__INFORMATION SUPPLIED__
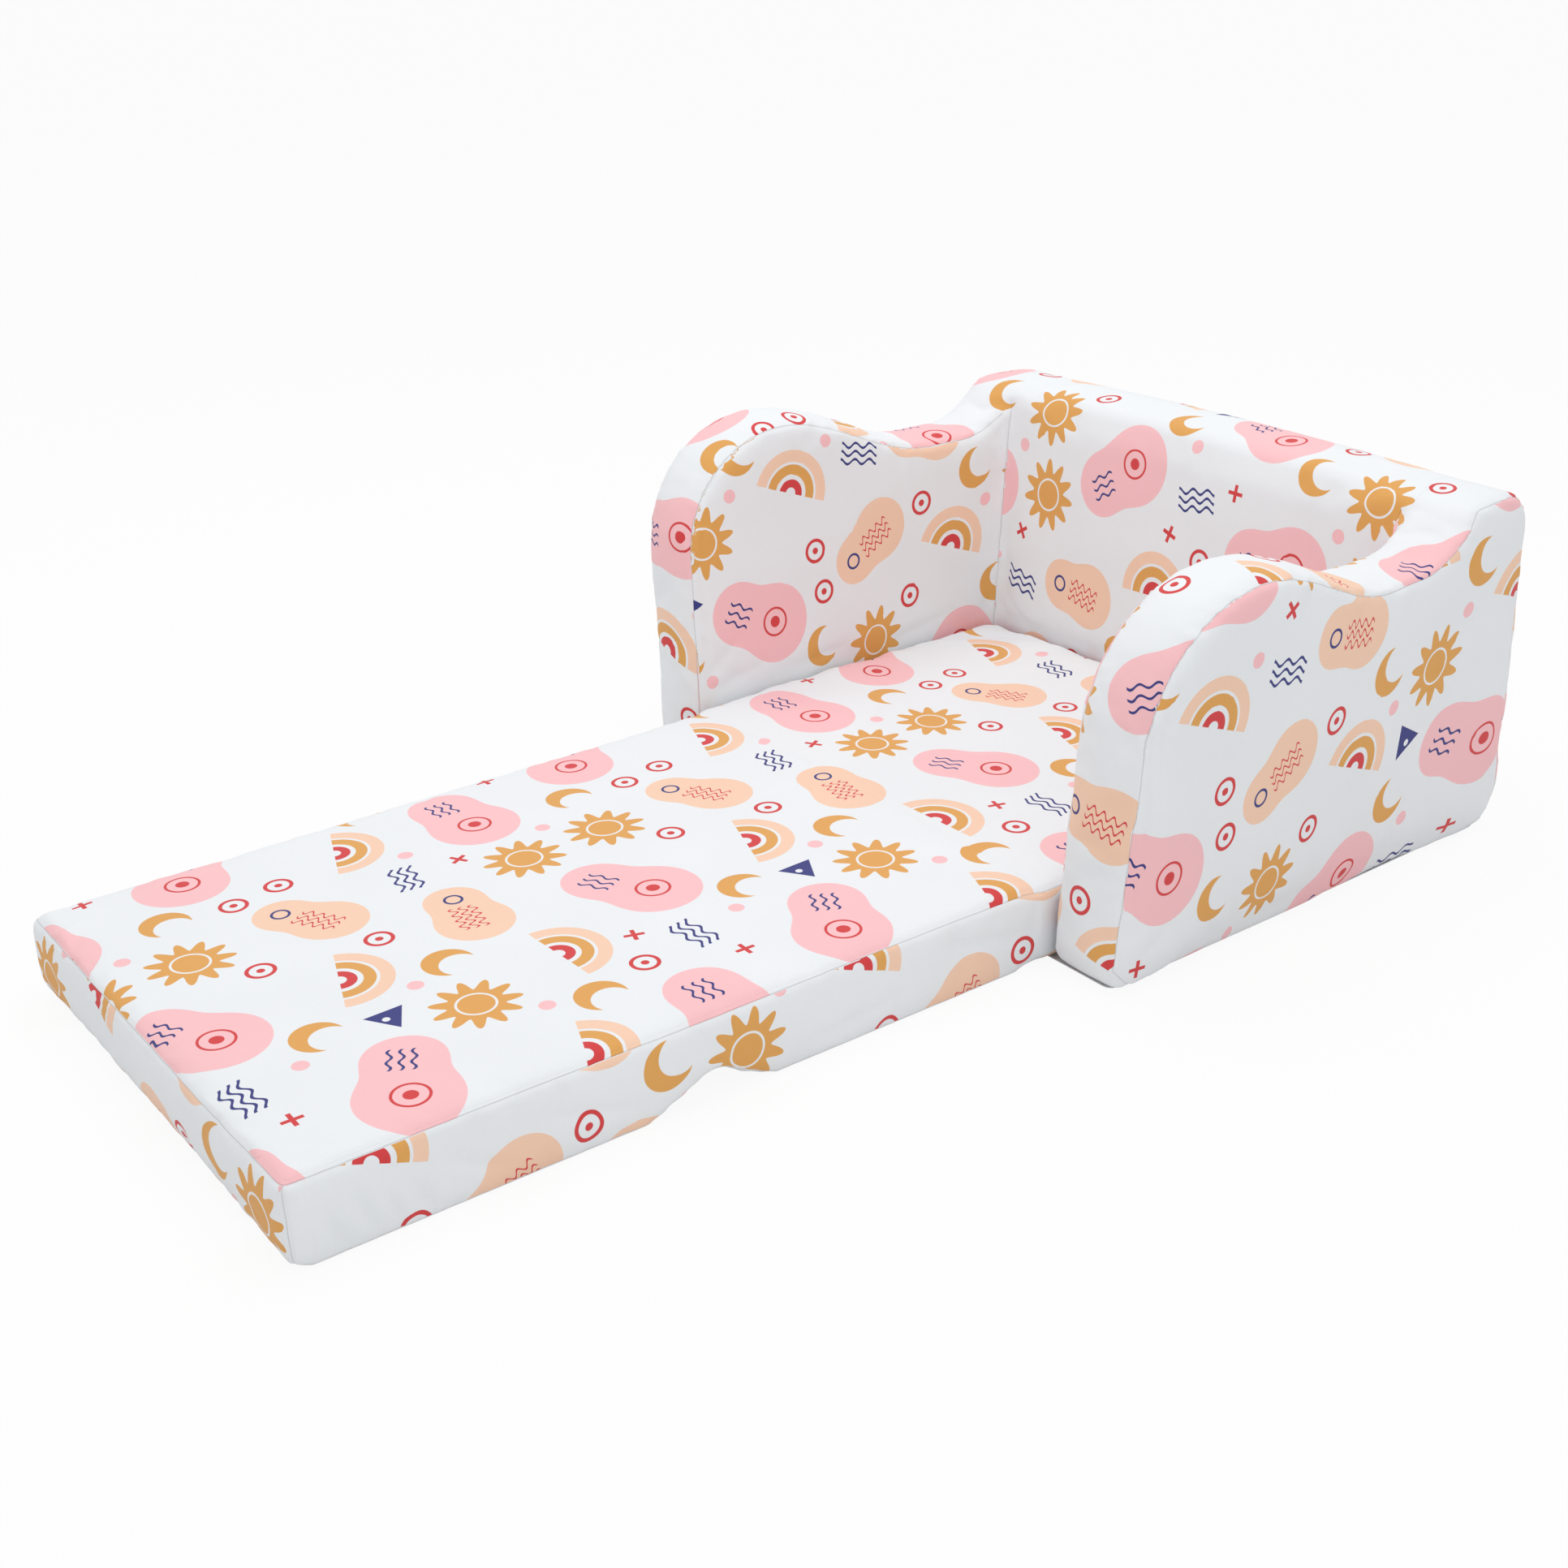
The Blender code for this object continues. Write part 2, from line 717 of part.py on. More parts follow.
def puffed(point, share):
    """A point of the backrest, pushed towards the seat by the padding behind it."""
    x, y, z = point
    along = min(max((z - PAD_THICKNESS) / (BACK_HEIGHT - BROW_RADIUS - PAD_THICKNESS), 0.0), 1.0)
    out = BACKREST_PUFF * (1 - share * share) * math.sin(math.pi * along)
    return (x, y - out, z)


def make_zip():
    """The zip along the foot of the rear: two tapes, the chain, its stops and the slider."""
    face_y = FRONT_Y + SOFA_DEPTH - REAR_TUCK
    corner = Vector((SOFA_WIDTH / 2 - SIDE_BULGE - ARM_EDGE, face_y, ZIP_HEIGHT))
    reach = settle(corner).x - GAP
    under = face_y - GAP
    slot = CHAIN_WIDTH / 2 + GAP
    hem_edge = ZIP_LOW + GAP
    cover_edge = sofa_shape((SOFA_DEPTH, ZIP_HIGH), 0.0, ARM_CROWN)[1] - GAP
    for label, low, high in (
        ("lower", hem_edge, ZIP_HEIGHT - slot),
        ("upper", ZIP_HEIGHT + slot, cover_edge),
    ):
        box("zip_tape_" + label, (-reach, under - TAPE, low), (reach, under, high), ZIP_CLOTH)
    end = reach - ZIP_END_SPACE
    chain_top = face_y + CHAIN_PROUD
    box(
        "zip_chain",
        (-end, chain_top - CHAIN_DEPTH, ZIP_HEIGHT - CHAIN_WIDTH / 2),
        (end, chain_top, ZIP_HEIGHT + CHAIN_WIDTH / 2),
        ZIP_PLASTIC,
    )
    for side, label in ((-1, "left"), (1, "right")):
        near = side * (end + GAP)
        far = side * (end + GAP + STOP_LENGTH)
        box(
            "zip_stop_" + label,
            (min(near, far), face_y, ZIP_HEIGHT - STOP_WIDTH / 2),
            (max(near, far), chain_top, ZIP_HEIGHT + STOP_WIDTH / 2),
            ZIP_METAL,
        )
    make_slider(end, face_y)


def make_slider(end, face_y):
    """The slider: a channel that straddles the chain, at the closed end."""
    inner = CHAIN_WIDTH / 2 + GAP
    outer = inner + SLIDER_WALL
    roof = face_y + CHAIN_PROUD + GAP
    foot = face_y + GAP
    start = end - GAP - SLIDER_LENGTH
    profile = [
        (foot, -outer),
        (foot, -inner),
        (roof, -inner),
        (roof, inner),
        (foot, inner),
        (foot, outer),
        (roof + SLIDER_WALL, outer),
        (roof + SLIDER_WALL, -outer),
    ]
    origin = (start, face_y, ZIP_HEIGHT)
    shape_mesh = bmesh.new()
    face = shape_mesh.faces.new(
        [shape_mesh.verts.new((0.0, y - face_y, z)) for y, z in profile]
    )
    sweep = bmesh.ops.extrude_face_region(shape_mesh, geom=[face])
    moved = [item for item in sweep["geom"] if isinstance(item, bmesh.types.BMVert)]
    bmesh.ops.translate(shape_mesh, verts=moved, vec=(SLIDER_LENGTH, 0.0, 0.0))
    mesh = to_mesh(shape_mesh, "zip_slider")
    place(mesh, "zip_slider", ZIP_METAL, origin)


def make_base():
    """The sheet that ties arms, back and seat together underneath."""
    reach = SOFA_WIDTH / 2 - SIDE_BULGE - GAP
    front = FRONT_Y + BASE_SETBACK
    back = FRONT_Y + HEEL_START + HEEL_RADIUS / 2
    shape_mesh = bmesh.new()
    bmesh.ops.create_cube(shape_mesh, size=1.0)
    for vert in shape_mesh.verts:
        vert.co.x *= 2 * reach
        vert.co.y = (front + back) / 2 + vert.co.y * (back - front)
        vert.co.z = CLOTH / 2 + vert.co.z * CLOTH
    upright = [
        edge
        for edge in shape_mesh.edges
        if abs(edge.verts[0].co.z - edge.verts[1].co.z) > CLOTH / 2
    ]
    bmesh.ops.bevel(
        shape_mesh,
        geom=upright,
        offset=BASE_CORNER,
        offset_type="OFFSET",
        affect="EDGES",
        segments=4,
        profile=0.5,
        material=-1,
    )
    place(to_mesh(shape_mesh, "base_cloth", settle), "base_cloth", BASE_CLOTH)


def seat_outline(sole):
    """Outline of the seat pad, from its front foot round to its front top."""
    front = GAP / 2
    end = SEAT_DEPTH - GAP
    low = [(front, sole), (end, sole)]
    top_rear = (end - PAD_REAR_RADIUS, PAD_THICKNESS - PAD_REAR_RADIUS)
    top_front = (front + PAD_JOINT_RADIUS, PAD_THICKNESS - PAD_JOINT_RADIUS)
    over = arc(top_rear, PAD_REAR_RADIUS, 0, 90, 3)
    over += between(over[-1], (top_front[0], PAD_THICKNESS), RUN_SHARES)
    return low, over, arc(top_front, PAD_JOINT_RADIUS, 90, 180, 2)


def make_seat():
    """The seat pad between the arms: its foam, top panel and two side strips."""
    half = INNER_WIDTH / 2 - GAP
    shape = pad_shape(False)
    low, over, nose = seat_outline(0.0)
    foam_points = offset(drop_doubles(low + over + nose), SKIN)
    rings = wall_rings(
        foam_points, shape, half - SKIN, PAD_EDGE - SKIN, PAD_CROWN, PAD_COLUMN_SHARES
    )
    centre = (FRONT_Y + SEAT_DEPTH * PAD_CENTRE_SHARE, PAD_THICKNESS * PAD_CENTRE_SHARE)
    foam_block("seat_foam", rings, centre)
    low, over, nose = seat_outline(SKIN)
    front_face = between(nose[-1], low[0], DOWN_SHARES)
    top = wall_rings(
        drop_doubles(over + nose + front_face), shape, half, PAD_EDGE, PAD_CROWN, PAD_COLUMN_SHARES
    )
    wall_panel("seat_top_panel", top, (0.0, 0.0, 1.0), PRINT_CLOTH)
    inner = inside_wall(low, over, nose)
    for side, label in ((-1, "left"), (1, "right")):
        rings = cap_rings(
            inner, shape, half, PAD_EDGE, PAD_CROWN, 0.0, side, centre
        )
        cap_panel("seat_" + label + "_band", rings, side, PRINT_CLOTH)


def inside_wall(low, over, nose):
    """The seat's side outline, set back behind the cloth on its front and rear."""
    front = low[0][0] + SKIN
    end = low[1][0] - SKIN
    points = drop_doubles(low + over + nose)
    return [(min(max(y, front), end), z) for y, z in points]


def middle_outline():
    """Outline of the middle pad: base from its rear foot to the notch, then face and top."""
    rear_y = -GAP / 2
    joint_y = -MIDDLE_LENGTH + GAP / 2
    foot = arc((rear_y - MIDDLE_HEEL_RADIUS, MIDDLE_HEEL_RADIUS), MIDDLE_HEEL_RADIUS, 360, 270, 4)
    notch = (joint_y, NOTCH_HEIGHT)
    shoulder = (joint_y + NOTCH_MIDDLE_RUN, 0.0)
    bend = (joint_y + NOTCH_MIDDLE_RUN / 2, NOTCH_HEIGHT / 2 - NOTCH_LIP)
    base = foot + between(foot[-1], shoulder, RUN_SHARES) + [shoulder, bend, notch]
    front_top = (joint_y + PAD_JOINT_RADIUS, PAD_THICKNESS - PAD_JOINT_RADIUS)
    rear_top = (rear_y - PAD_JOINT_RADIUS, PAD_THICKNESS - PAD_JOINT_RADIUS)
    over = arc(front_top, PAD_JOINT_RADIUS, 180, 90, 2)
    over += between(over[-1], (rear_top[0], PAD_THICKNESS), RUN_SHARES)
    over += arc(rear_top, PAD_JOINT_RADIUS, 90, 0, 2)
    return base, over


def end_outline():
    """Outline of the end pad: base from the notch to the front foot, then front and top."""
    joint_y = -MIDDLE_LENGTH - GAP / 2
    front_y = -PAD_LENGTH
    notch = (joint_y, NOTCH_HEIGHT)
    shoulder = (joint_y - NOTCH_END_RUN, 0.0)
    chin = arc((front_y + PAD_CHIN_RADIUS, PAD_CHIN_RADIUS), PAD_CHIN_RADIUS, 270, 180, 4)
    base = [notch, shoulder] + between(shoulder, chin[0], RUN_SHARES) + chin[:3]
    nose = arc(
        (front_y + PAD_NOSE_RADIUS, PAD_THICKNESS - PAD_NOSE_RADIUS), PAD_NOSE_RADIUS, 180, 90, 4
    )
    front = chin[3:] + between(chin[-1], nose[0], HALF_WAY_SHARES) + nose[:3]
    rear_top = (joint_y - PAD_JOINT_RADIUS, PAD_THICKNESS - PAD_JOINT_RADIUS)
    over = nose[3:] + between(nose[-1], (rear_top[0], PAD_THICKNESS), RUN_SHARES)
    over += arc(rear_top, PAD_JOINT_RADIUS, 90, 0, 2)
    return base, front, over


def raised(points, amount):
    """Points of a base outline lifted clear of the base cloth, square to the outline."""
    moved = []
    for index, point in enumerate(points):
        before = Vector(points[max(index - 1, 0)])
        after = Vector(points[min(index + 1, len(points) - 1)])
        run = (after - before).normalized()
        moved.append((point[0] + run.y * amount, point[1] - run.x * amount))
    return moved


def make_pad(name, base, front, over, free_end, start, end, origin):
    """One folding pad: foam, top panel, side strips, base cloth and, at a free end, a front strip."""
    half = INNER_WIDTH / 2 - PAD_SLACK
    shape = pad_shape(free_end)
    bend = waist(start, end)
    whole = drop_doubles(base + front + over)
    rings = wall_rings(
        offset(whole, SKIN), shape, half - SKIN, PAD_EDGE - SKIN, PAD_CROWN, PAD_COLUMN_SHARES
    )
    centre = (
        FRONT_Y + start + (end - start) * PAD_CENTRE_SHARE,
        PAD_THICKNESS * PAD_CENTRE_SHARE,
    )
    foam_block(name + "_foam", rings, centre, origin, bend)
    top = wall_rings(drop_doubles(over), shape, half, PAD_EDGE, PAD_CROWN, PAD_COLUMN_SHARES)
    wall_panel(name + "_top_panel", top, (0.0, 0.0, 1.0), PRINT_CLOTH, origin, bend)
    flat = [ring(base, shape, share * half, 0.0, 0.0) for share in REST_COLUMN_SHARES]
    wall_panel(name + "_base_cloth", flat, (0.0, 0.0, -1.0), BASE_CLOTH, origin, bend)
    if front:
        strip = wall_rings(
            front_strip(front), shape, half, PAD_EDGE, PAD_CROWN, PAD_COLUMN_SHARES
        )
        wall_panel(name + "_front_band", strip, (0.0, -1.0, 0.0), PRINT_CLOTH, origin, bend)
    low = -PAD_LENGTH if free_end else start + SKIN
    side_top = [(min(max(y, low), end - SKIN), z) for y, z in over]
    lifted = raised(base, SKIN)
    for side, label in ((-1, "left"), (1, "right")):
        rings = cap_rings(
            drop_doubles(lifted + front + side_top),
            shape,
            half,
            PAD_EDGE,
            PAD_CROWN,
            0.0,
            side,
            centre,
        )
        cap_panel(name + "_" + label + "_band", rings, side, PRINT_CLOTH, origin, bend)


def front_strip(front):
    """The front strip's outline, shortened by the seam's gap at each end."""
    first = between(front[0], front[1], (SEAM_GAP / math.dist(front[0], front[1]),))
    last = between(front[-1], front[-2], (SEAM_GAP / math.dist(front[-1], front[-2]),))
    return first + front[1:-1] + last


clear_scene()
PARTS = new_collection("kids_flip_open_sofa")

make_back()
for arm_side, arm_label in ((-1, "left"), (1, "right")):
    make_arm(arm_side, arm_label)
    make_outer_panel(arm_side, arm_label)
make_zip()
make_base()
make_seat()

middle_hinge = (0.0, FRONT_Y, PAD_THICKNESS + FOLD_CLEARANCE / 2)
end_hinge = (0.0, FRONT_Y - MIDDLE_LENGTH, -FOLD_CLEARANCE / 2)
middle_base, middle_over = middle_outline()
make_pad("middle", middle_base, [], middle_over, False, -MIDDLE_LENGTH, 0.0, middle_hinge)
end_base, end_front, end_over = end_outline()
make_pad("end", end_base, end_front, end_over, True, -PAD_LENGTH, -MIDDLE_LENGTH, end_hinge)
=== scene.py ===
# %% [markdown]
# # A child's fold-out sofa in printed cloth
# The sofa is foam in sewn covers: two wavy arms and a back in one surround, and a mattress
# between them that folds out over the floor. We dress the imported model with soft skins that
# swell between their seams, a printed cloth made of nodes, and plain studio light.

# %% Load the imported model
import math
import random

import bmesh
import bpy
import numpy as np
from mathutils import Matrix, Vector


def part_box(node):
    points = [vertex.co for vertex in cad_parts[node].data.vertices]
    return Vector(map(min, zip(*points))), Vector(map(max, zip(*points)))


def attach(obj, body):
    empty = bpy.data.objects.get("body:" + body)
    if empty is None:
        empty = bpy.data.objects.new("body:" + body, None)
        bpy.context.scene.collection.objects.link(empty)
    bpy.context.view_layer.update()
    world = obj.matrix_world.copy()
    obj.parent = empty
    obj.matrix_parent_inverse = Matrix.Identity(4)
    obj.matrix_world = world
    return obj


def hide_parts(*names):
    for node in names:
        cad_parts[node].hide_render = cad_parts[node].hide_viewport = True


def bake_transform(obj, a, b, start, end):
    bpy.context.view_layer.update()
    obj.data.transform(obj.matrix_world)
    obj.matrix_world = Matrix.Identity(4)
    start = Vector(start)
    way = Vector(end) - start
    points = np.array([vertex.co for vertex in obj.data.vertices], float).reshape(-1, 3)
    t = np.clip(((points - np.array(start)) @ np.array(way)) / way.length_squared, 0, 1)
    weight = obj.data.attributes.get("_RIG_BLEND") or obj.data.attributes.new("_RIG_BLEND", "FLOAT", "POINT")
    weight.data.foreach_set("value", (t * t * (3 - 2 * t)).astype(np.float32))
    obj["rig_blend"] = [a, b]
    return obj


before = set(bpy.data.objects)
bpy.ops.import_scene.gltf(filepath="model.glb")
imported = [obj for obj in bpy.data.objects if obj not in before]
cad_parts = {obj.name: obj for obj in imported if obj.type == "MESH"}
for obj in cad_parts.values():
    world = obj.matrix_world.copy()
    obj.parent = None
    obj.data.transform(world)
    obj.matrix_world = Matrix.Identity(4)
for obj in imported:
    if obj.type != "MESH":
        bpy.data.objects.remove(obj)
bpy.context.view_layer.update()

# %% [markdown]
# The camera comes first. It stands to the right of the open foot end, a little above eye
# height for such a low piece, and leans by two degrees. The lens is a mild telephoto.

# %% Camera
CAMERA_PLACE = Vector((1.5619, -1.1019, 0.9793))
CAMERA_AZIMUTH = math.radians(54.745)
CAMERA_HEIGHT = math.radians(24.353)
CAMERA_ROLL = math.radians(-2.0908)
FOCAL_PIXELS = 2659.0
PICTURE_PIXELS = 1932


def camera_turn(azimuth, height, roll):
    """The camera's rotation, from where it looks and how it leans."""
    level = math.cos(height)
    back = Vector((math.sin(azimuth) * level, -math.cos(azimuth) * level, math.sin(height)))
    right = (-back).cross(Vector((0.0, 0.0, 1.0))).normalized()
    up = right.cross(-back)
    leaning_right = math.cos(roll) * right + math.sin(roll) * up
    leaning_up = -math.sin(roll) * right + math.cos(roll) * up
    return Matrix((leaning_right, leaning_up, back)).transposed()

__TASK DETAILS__
Quote only the stretch of lines that starts the data above and ends with the line containing "return (x, y - out, z)", both included.

__ANSWER TO THIS PROBLEM__
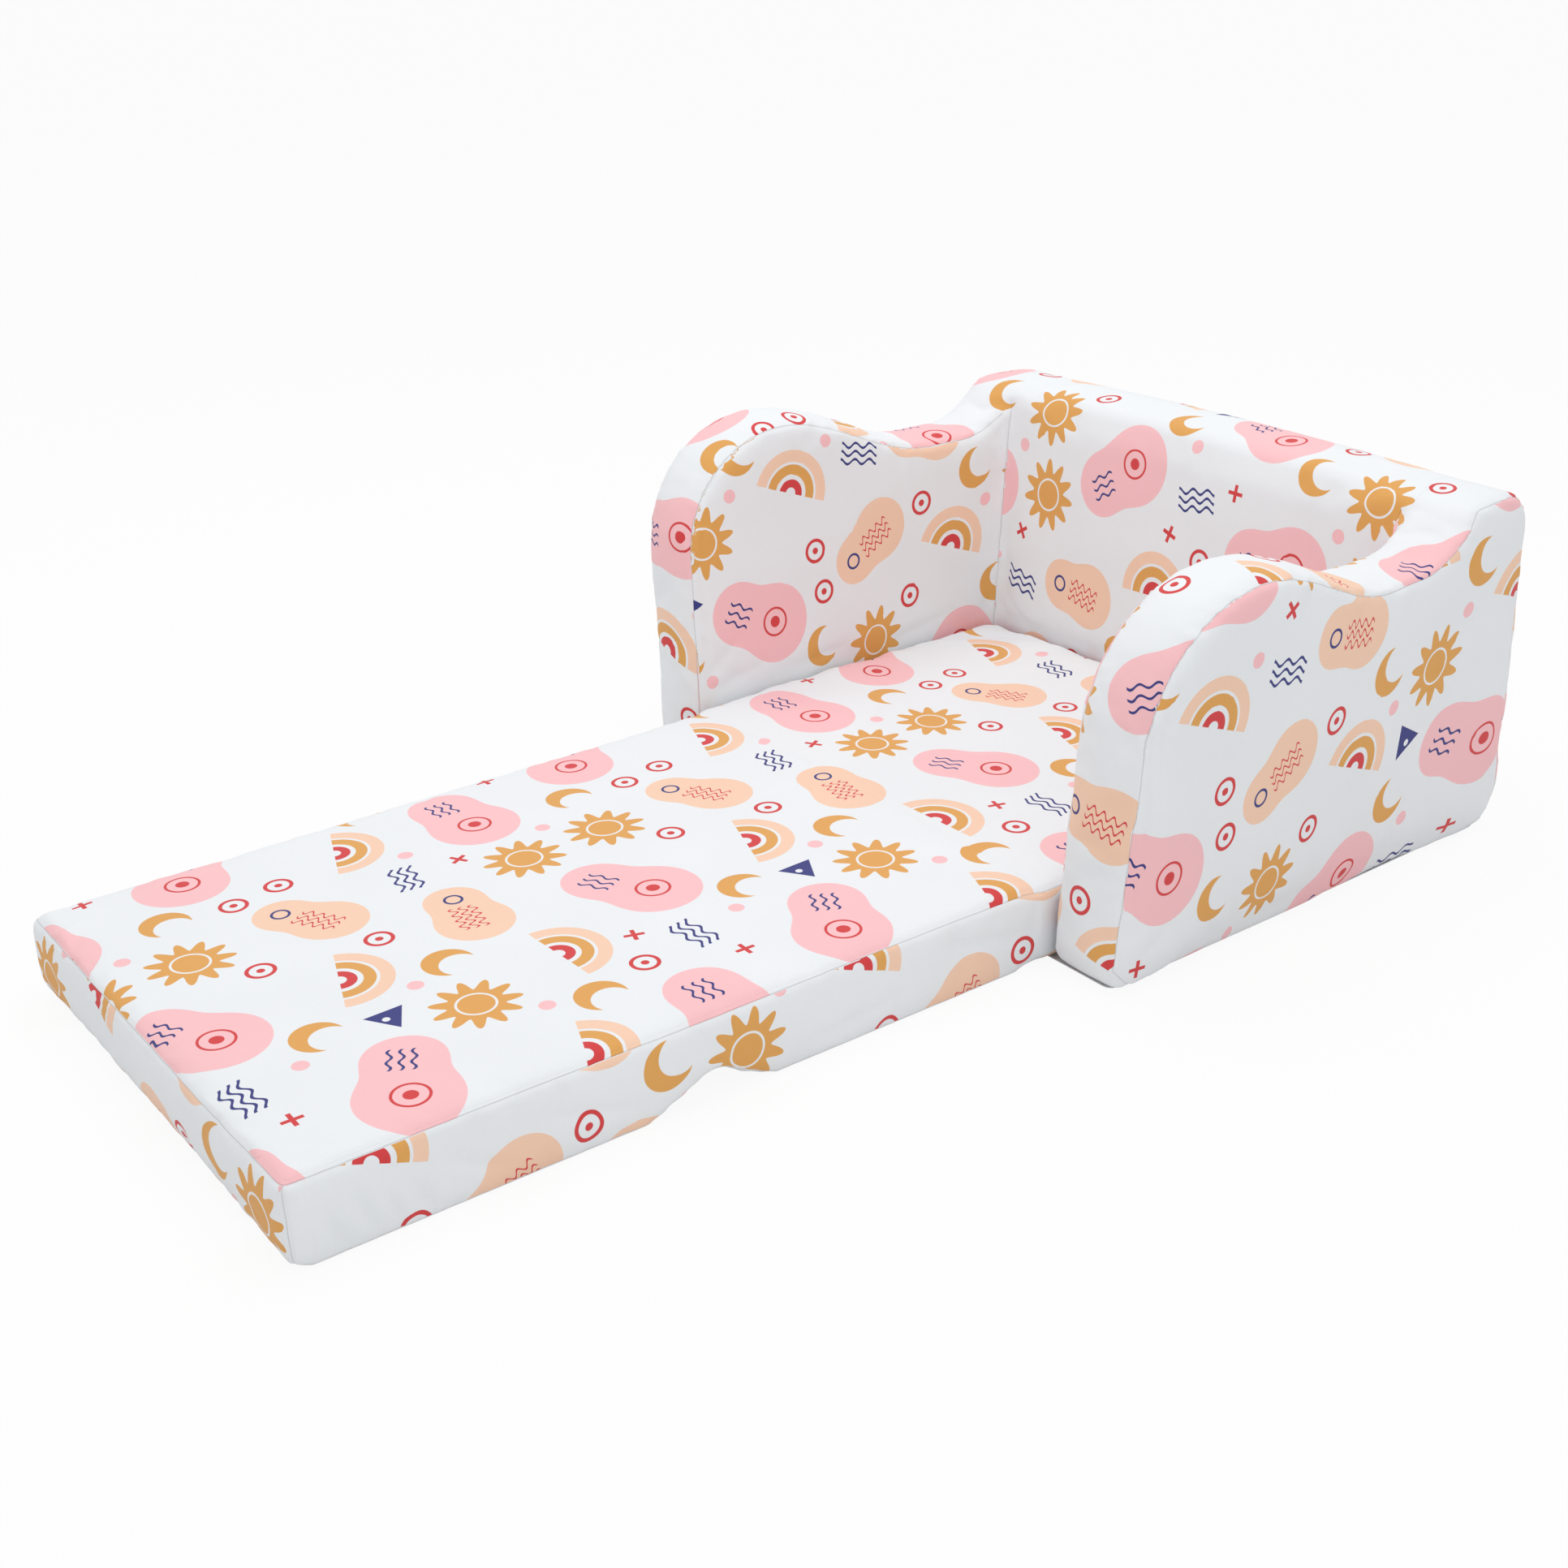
The Blender code for this object continues. Write part 2, from line 717 of part.py on. More parts follow.
def puffed(point, share):
    """A point of the backrest, pushed towards the seat by the padding behind it."""
    x, y, z = point
    along = min(max((z - PAD_THICKNESS) / (BACK_HEIGHT - BROW_RADIUS - PAD_THICKNESS), 0.0), 1.0)
    out = BACKREST_PUFF * (1 - share * share) * math.sin(math.pi * along)
    return (x, y - out, z)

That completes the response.